MATERIAL SUPPLIED:

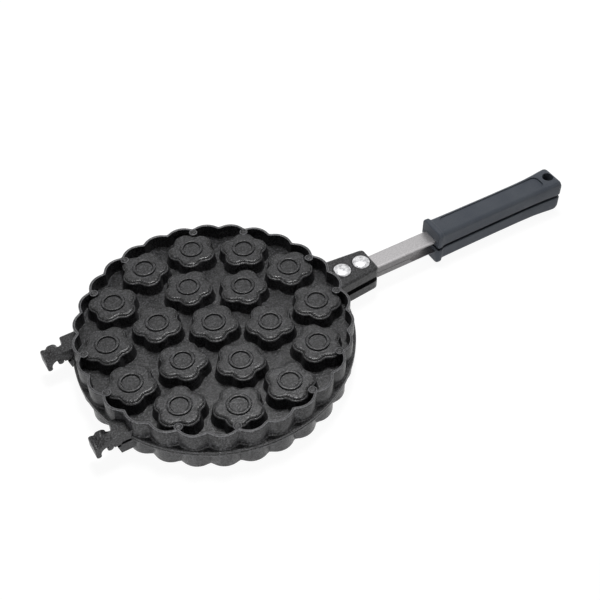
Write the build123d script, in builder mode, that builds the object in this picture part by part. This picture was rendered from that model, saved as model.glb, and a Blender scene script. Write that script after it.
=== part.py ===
"""Egg waffle pan: two hinged cast halves with nineteen blossom cups each, on riveted steel handles.

Frame: millimetres, +Z up, +X towards the handles. The origin is the centre of the middle cup's
base, in the plane on which the closed pan rests. The halves meet at the parting plane, PART_Z
above it. Every piece is drawn on the upper half, and turned half a turn about the parting
plane's X axis for the lower half. Only the hinge lugs differ.
"""

from math import atan2, cos, degrees, radians, sin, sqrt, tan
import os

from build123d import *

# Driving dimensions: the pan
HALF_HEIGHT = 18.0  # parting plane to rim
PART_Z = HALF_HEIGHT  # height of the parting plane above the resting plane
PART_GAP = 0.15  # each parting face stops this far short of the parting plane
FLANGE_R = 101.6
FLANGE_T = 2.4
DECK_T = 6.0  # parting plane to the deck's outer face
DECK_OVERLAP = 1.0  # what stands on the deck starts this far inside it

# Driving dimensions: the scalloped skirt
LOBES = 30
LOBE_R = 100.0  # crest of a lobe, outside
CUSP_R = 95.8  # bottom of the groove between two lobes, outside
WALL = 2.0  # wall at a crest
CUSP_WALL = 2.9  # measured along the radius, because the wall runs slantwise there
LOBE_CHORDS = 4  # straight cuts round each lobe

# Driving dimensions: the blossom cups
INNER_RING_R = 40.0  # six cups
OUTER_RING_R = 76.0  # twelve cups
PETALS = 5
PETAL_CHORDS = 4  # straight cuts round each petal's arc
TIP_R = 17.4  # cup's outside at its base, to a petal's tip
VALLEY_RATIO = 0.8  # outline's smallest radius over its largest
PETAL_SWING = 18.0  # degrees from the radial line to the nearest petal, mirrored across X
INNER_CUPS = 6
OUTER_CUPS = 12
CUP_WALL = 2.6
CUP_FLOOR = 2.6
CUP_DRAFT = 9.0  # degrees
PAD_R = 2.7  # small pads inside the skirt
PAD_RING_R = 93.0
PAD_ANGLES = [12, 48, 72, 108, 132, 168, 192, 228, 252, 288, 312, 348]

# Driving dimensions: the handle boss
BOSS_ROOT_X = 90.0
BOSS_END_X = 134.0
BOSS_ROOT_W = 31.0
BOSS_END_W = 23.2
BOSS_BOTTOM = 2.4  # above the parting plane
BOSS_TOP = 11.2
BOSS_BEVEL = 2.0
BOSS_CORNER = 3.0

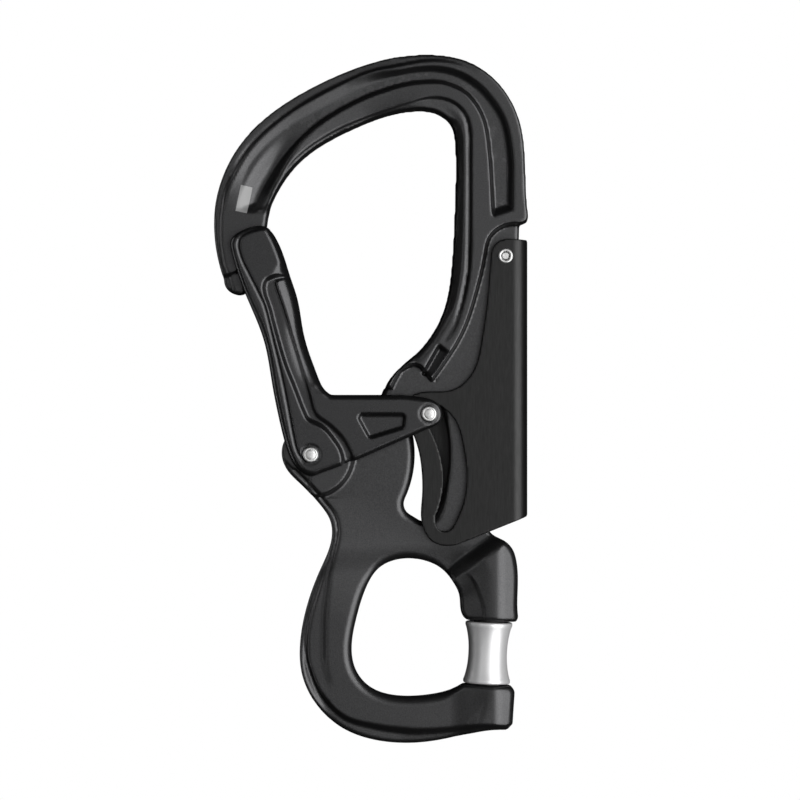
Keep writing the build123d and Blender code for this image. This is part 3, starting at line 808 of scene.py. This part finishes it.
def buildGrain():
    # blasted and anodised skin: fine grain that tints and dents
    group, start, end = newGroup(
        "anodisedGrain",
        [("Scale", "NodeSocketFloat", 4200.0), ("Depth", "NodeSocketFloat", 0.000012),
         ("Stretch", "NodeSocketFloat", 1.0)],
        [("Mask", "NodeSocketFloat"), ("Normal", "NodeSocketVector")])
    coords = addNode(group, "ShaderNodeTexCoord")
    stretch = addNode(group, "ShaderNodeCombineXYZ")
    stretch.inputs["X"].default_value = 1
    stretch.inputs["Y"].default_value = 1
    group.links.new(start.outputs["Stretch"], stretch.inputs["Z"])
    scaled = addNode(group, "ShaderNodeVectorMath", operation="MULTIPLY")
    group.links.new(coords.outputs["Object"], scaled.inputs[0])
    group.links.new(stretch.outputs[0], scaled.inputs[1])
    noise = addNode(group, "ShaderNodeTexNoise")
    noise.inputs["Detail"].default_value = 3
    noise.inputs["Roughness"].default_value = 0.65
    group.links.new(scaled.outputs[0], noise.inputs["Vector"])
    group.links.new(start.outputs["Scale"], noise.inputs["Scale"])
    bump = addNode(group, "ShaderNodeBump")
    bump.inputs["Strength"].default_value = 1
    group.links.new(start.outputs["Depth"], bump.inputs["Distance"])
    group.links.new(noise.outputs["Fac"], bump.inputs["Height"])
    group.links.new(noise.outputs["Fac"], end.inputs["Mask"])
    group.links.new(bump.outputs["Normal"], end.inputs["Normal"])
    return group


def buildEdgeWear():
    # edges where the finish is rubbed thin
    group, start, end = newGroup(
        "edgeWear",
        [("Start", "NodeSocketFloat", 0.53), ("Spread", "NodeSocketFloat", 0.08),
         ("Breakup", "NodeSocketFloat", 0.4)],
        [("Mask", "NodeSocketFloat")])
    shape = addNode(group, "ShaderNodeNewGeometry")
    coords = addNode(group, "ShaderNodeTexCoord")
    noise = addNode(group, "ShaderNodeTexNoise")
    noise.inputs["Scale"].default_value = 700
    noise.inputs["Detail"].default_value = 4
    group.links.new(coords.outputs["Object"], noise.inputs["Vector"])
    edge = mathNode(group, "SUBTRACT", shape.outputs["Pointiness"], start.outputs["Start"])
    edge = mathNode(group, "DIVIDE", edge, start.outputs["Spread"], clamp=True)
    patchy = mathNode(group, "MULTIPLY", noise.outputs["Fac"], start.outputs["Breakup"])
    group.links.new(mathNode(group, "SUBTRACT", edge, patchy, clamp=True), end.inputs["Mask"])
    return group


def buildHandling():
    # broad soft patches from handling, which change the gloss a little
    group, start, end = newGroup(
        "handlingMarks",
        [("Scale", "NodeSocketFloat", 60.0), ("Base", "NodeSocketFloat", 0.36),
         ("Spread", "NodeSocketFloat", 0.08)],
        [("Roughness", "NodeSocketFloat")])
    coords = addNode(group, "ShaderNodeTexCoord")
    noise = addNode(group, "ShaderNodeTexNoise")
    noise.inputs["Detail"].default_value = 5
    group.links.new(coords.outputs["Object"], noise.inputs["Vector"])
    group.links.new(start.outputs["Scale"], noise.inputs["Scale"])
    centred = mathNode(group, "SUBTRACT", noise.outputs["Fac"], 0.5)
    spread = mathNode(group, "MULTIPLY", centred, start.outputs["Spread"])
    gloss = mathNode(group, "ADD", spread, start.outputs["Base"], clamp=True)
    group.links.new(gloss, end.inputs["Roughness"])
    return group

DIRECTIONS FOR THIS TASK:
Print the whole listing again, exactly.

RESULT FOR THIS TASK:
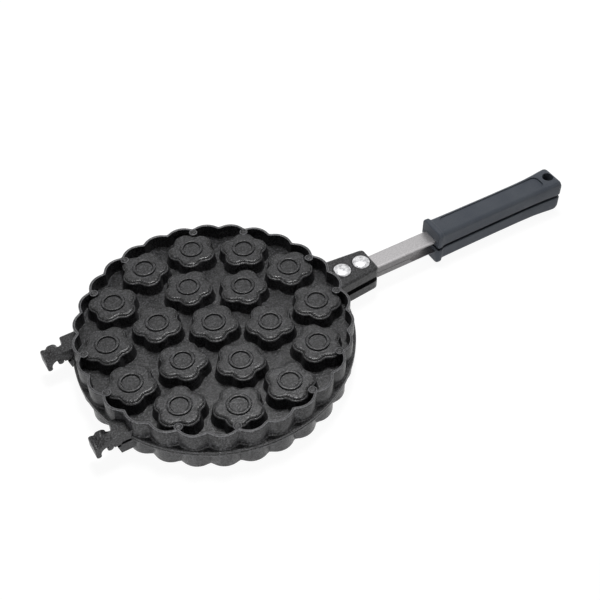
Write the build123d script, in builder mode, that builds the object in this picture part by part. This picture was rendered from that model, saved as model.glb, and a Blender scene script. Write that script after it.
=== part.py ===
"""Egg waffle pan: two hinged cast halves with nineteen blossom cups each, on riveted steel handles.

Frame: millimetres, +Z up, +X towards the handles. The origin is the centre of the middle cup's
base, in the plane on which the closed pan rests. The halves meet at the parting plane, PART_Z
above it. Every piece is drawn on the upper half, and turned half a turn about the parting
plane's X axis for the lower half. Only the hinge lugs differ.
"""

from math import atan2, cos, degrees, radians, sin, sqrt, tan
import os

from build123d import *

# Driving dimensions: the pan
HALF_HEIGHT = 18.0  # parting plane to rim
PART_Z = HALF_HEIGHT  # height of the parting plane above the resting plane
PART_GAP = 0.15  # each parting face stops this far short of the parting plane
FLANGE_R = 101.6
FLANGE_T = 2.4
DECK_T = 6.0  # parting plane to the deck's outer face
DECK_OVERLAP = 1.0  # what stands on the deck starts this far inside it

# Driving dimensions: the scalloped skirt
LOBES = 30
LOBE_R = 100.0  # crest of a lobe, outside
CUSP_R = 95.8  # bottom of the groove between two lobes, outside
WALL = 2.0  # wall at a crest
CUSP_WALL = 2.9  # measured along the radius, because the wall runs slantwise there
LOBE_CHORDS = 4  # straight cuts round each lobe

# Driving dimensions: the blossom cups
INNER_RING_R = 40.0  # six cups
OUTER_RING_R = 76.0  # twelve cups
PETALS = 5
PETAL_CHORDS = 4  # straight cuts round each petal's arc
TIP_R = 17.4  # cup's outside at its base, to a petal's tip
VALLEY_RATIO = 0.8  # outline's smallest radius over its largest
PETAL_SWING = 18.0  # degrees from the radial line to the nearest petal, mirrored across X
INNER_CUPS = 6
OUTER_CUPS = 12
CUP_WALL = 2.6
CUP_FLOOR = 2.6
CUP_DRAFT = 9.0  # degrees
PAD_R = 2.7  # small pads inside the skirt
PAD_RING_R = 93.0
PAD_ANGLES = [12, 48, 72, 108, 132, 168, 192, 228, 252, 288, 312, 348]

# Driving dimensions: the handle boss
BOSS_ROOT_X = 90.0
BOSS_END_X = 134.0
BOSS_ROOT_W = 31.0
BOSS_END_W = 23.2
BOSS_BOTTOM = 2.4  # above the parting plane
BOSS_TOP = 11.2
BOSS_BEVEL = 2.0
BOSS_CORNER = 3.0

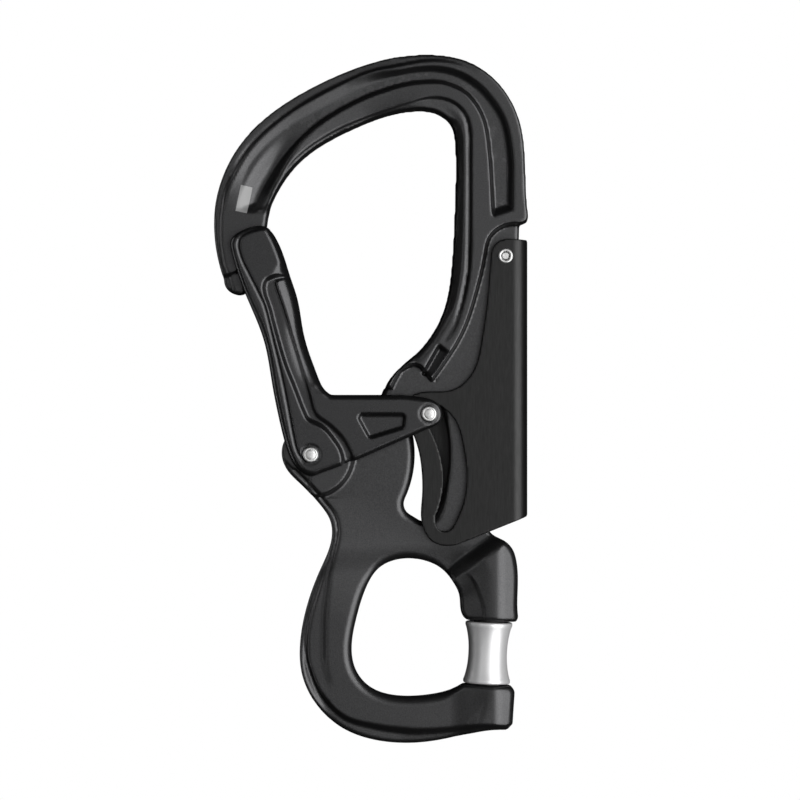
Keep writing the build123d and Blender code for this image. This is part 3, starting at line 808 of scene.py. This part finishes it.
def buildGrain():
    # blasted and anodised skin: fine grain that tints and dents
    group, start, end = newGroup(
        "anodisedGrain",
        [("Scale", "NodeSocketFloat", 4200.0), ("Depth", "NodeSocketFloat", 0.000012),
         ("Stretch", "NodeSocketFloat", 1.0)],
        [("Mask", "NodeSocketFloat"), ("Normal", "NodeSocketVector")])
    coords = addNode(group, "ShaderNodeTexCoord")
    stretch = addNode(group, "ShaderNodeCombineXYZ")
    stretch.inputs["X"].default_value = 1
    stretch.inputs["Y"].default_value = 1
    group.links.new(start.outputs["Stretch"], stretch.inputs["Z"])
    scaled = addNode(group, "ShaderNodeVectorMath", operation="MULTIPLY")
    group.links.new(coords.outputs["Object"], scaled.inputs[0])
    group.links.new(stretch.outputs[0], scaled.inputs[1])
    noise = addNode(group, "ShaderNodeTexNoise")
    noise.inputs["Detail"].default_value = 3
    noise.inputs["Roughness"].default_value = 0.65
    group.links.new(scaled.outputs[0], noise.inputs["Vector"])
    group.links.new(start.outputs["Scale"], noise.inputs["Scale"])
    bump = addNode(group, "ShaderNodeBump")
    bump.inputs["Strength"].default_value = 1
    group.links.new(start.outputs["Depth"], bump.inputs["Distance"])
    group.links.new(noise.outputs["Fac"], bump.inputs["Height"])
    group.links.new(noise.outputs["Fac"], end.inputs["Mask"])
    group.links.new(bump.outputs["Normal"], end.inputs["Normal"])
    return group


def buildEdgeWear():
    # edges where the finish is rubbed thin
    group, start, end = newGroup(
        "edgeWear",
        [("Start", "NodeSocketFloat", 0.53), ("Spread", "NodeSocketFloat", 0.08),
         ("Breakup", "NodeSocketFloat", 0.4)],
        [("Mask", "NodeSocketFloat")])
    shape = addNode(group, "ShaderNodeNewGeometry")
    coords = addNode(group, "ShaderNodeTexCoord")
    noise = addNode(group, "ShaderNodeTexNoise")
    noise.inputs["Scale"].default_value = 700
    noise.inputs["Detail"].default_value = 4
    group.links.new(coords.outputs["Object"], noise.inputs["Vector"])
    edge = mathNode(group, "SUBTRACT", shape.outputs["Pointiness"], start.outputs["Start"])
    edge = mathNode(group, "DIVIDE", edge, start.outputs["Spread"], clamp=True)
    patchy = mathNode(group, "MULTIPLY", noise.outputs["Fac"], start.outputs["Breakup"])
    group.links.new(mathNode(group, "SUBTRACT", edge, patchy, clamp=True), end.inputs["Mask"])
    return group


def buildHandling():
    # broad soft patches from handling, which change the gloss a little
    group, start, end = newGroup(
        "handlingMarks",
        [("Scale", "NodeSocketFloat", 60.0), ("Base", "NodeSocketFloat", 0.36),
         ("Spread", "NodeSocketFloat", 0.08)],
        [("Roughness", "NodeSocketFloat")])
    coords = addNode(group, "ShaderNodeTexCoord")
    noise = addNode(group, "ShaderNodeTexNoise")
    noise.inputs["Detail"].default_value = 5
    group.links.new(coords.outputs["Object"], noise.inputs["Vector"])
    group.links.new(start.outputs["Scale"], noise.inputs["Scale"])
    centred = mathNode(group, "SUBTRACT", noise.outputs["Fac"], 0.5)
    spread = mathNode(group, "MULTIPLY", centred, start.outputs["Spread"])
    gloss = mathNode(group, "ADD", spread, start.outputs["Base"], clamp=True)
    group.links.new(gloss, end.inputs["Roughness"])
    return group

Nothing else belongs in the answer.